Hint: This also helps you separate manually managed pages where personalization rules are deployed, from larger volumes of automated pages where content may be generated dynamically.  

4. Enrich personalization opportunities with more data

Most CMS platforms including Sitecore allow you to capture a wealth of additional information about an anonymous visitor. When a visitor arrives on a landing page via a Facebook dark post, for example, we are able to gather insight into certain things about them and their visit:

  • The campaign they came in from
  • They have started to build a specific profile
  • Their geographical location
  • Whether it is their first time to the site 
  • The date and time of visit 
  • Their level of engagement value to date 

All of this information can be used to target content towards this visitor segment and its sub-segments. We can also enrich our ability to target by adding engagement value, content profiling and external data sources to the mix. 

5. Encourage visitors to self-segment sooner

Getting your visitors to provide additional information about themselves sooner - and self-identify if possible - will enrich your opportunities for personalization. The EasyJet “inspire me” campaign is an example where encouraging users to self-identify proved successful. Requiring an email or login to access content helped to make the personalization possible and the outcome was incredible: conversions from the personalized email campaign quadrupled and the inclusion of personalized airports increased conversions by 60%.

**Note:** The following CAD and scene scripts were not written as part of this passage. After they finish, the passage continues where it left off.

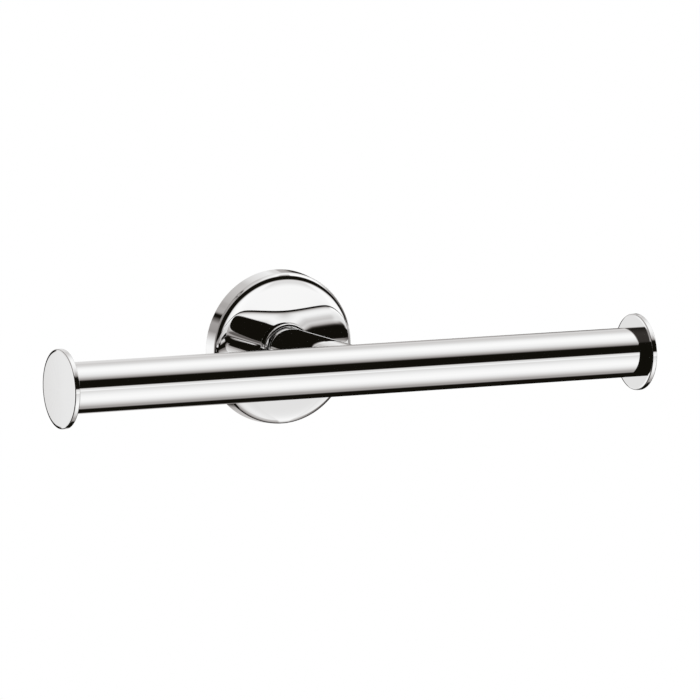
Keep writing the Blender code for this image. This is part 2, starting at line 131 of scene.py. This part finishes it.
BAR_LOW, BAR_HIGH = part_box("bar_tube")
BAR_RADIUS = (BAR_HIGH.z - BAR_LOW.z) / 2
BAR_END = BAR_HIGH.x
BAR_HEIGHT = -(BAR_LOW.y + BAR_HIGH.y) / 2
DISC_LOW, DISC_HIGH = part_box("end_disc_right")
DISC_RADIUS = (DISC_HIGH.z - DISC_LOW.z) / 2
DISC_FACE = DISC_HIGH.x
STUB_END = DISC_LOW.x
ROSETTE_RADIUS, _, SEAT_HEIGHT = node_size("rosette")
FOOT_RING_RADIUS, RING_LOW, RING_HIGH = node_size("foot_ring")
POST_RADIUS, POST_LOW, _ = node_size("post")

# The rosette's face, from the foot ring to where its rounded edge begins
ROSETTE_TOP_RADIUS = ROSETTE_RADIUS - ROSETTE_DRAFT
SHOULDER_REACH = ROSETTE_SHOULDER_RADIUS * math.cos(math.radians(ROSETTE_FACE_TURN))
SHOULDER_PAST_EDGE = ROSETTE_SHOULDER_RADIUS - ROSETTE_EDGE_RADIUS
SHOULDER_INSET = SHOULDER_PAST_EDGE * math.cos(math.radians(ROSETTE_EDGE_TURN))
FACE_START = FOOT_RING_RADIUS + GAP
FACE_SPAN = ROSETTE_TOP_RADIUS - ROSETTE_EDGE_RADIUS - SHOULDER_INSET + SHOULDER_REACH - FACE_START
FACE_END_FALL = FACE_SPAN / math.tan(math.radians(ROSETTE_FACE_TURN))
FACE_TURN_DOWN = (FACE_END_FALL - ROSETTE_CONE_FALL) / FACE_POWER

OUT_OF_WALL = Matrix.Rotation(math.pi / 2, 4, "X")
AT_BAR = Matrix.Translation((0, -BAR_HEIGHT, 0))
TO_RIGHT = AT_BAR @ Matrix.Rotation(math.pi / 2, 4, "Y")
TO_LEFT = AT_BAR @ Matrix.Rotation(-math.pi / 2, 4, "Y")


def braced(profile):
    """The profile with a point close to both ends of each long segment, for straight shading."""
    points = [profile[0]]
    for first, last in zip(profile, profile[1:]):
        length = math.dist(first, last)
        if length > LONG_SEGMENT:
            for share in (BRACE_INSET / length, 1 - BRACE_INSET / length):
                points.append(tuple(a + (b - a) * share for a, b in zip(first, last)))
        points.append(last)
    return points


def turned(name, profile, place, hollow=False):
    """A solid turned about its own Z from (radius, height) points, put in place by a matrix."""
    if hollow:
        profile = profile + profile[:1]
    bm = bmesh.new()
    points = [bm.verts.new((radius, 0, height)) for radius, height in braced(profile)]
    edges = [bm.edges.new(pair) for pair in zip(points, points[1:])]
    bmesh.ops.spin(
        bm,
        geom=points + edges,
        cent=(0, 0, 0),
        axis=(0, 0, 1),
        angle=2 * math.pi,
        steps=TURN_STEPS,
        use_merge=True,
    )
    bmesh.ops.remove_doubles(bm, verts=bm.verts, dist=MERGE_DISTANCE)
    bmesh.ops.recalc_face_normals(bm, faces=bm.faces)
    bmesh.ops.transform(bm, matrix=place, verts=bm.verts)
    return new_piece(name, bm)


def new_piece(name, bm):
    mesh = bpy.data.meshes.new(name)
    bm.to_mesh(mesh)
    bm.free()
    piece = bpy.data.objects.new(name, mesh)
    bpy.context.scene.collection.objects.link(piece)
    return piece


def arc(centre_radius, centre_height, radius, start, end, steps=ARC_STEPS):
    """Points of an arc in a profile, its angles in degrees from the outward direction."""
    points = []
    for step in range(steps + 1):
        turn = math.radians(start + (end - start) * step / steps)
        across, along = radius * math.cos(turn), radius * math.sin(turn)
        points.append((centre_radius + across, centre_height + along))
    return points


def edge_arcs(outer, top, edge_radius, broad_radius, start, join):
    """A broad arc from a height, running into a tight edge that ends at an outer radius."""
    reach = broad_radius - edge_radius
    inset = reach * math.cos(math.radians(join))
    drop = reach * math.sin(math.radians(join))
    edge_centre = outer - edge_radius
    edge_height = top + drop - broad_radius * math.sin(math.radians(start))
    broad = arc(edge_centre - inset, edge_height - drop, broad_radius, start, join)
    return broad[:-1] + arc(edge_centre, edge_height, edge_radius, join, 0)


def rod(radius, low, high, place, steps=HOLE_STEPS):
    """A cutter along its own Z, put in place by a matrix."""
    bm = bmesh.new()
    bmesh.ops.create_cone(
        bm,
        cap_ends=True,
        segments=steps,
        radius1=radius,
        radius2=radius,
        depth=high - low,
        matrix=place @ Matrix.Translation((0, 0, (low + high) / 2)),
    )
    return new_piece("cutter", bm)


def cut(piece, cutter):
    boolean = piece.modifiers.new("cut", "BOOLEAN")
    boolean.operation = "DIFFERENCE"
    boolean.solver = "EXACT"
    boolean.object = cutter
    graph = bpy.context.evaluated_depsgraph_get()
    mesh = bpy.data.meshes.new_from_object(piece.evaluated_get(graph))
    piece.modifiers.clear()
    piece.data = mesh
    bpy.data.objects.remove(cutter)


def face_point(share):
    """A point of the rosette's face, a shallow cone that turns down at its edge."""
    level = min(1.0, FACE_SPAN * share / ROSETTE_SWELL_SPAN)
    swell = ROSETTE_SWELL * level * (2 - level)
    fall = ROSETTE_CONE_FALL * share + FACE_TURN_DOWN * share**FACE_POWER
    return FACE_START + FACE_SPAN * share, SEAT_HEIGHT - swell - fall


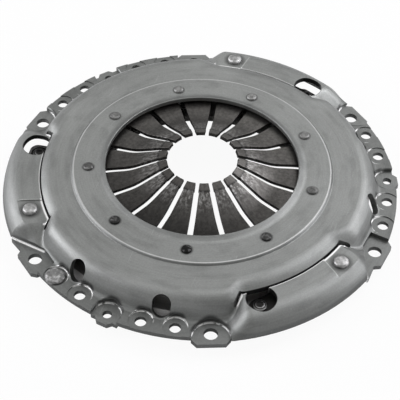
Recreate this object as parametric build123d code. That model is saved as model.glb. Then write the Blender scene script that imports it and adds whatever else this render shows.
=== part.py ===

6. Don't forget the implementation

Finally, the more you can track micro-interactions on your website, the more visitor behaviour can be distinguished and tracked. Common areas that need to be retrofitted for personalization are form submissions (can the conversion be tracked?) or micro-interactions that indicate engagement, such as filtering a list or scrolling down to the bottom of a blog article. Mapping our your personalization strategy early can help guide and justify these technical implementation decisions.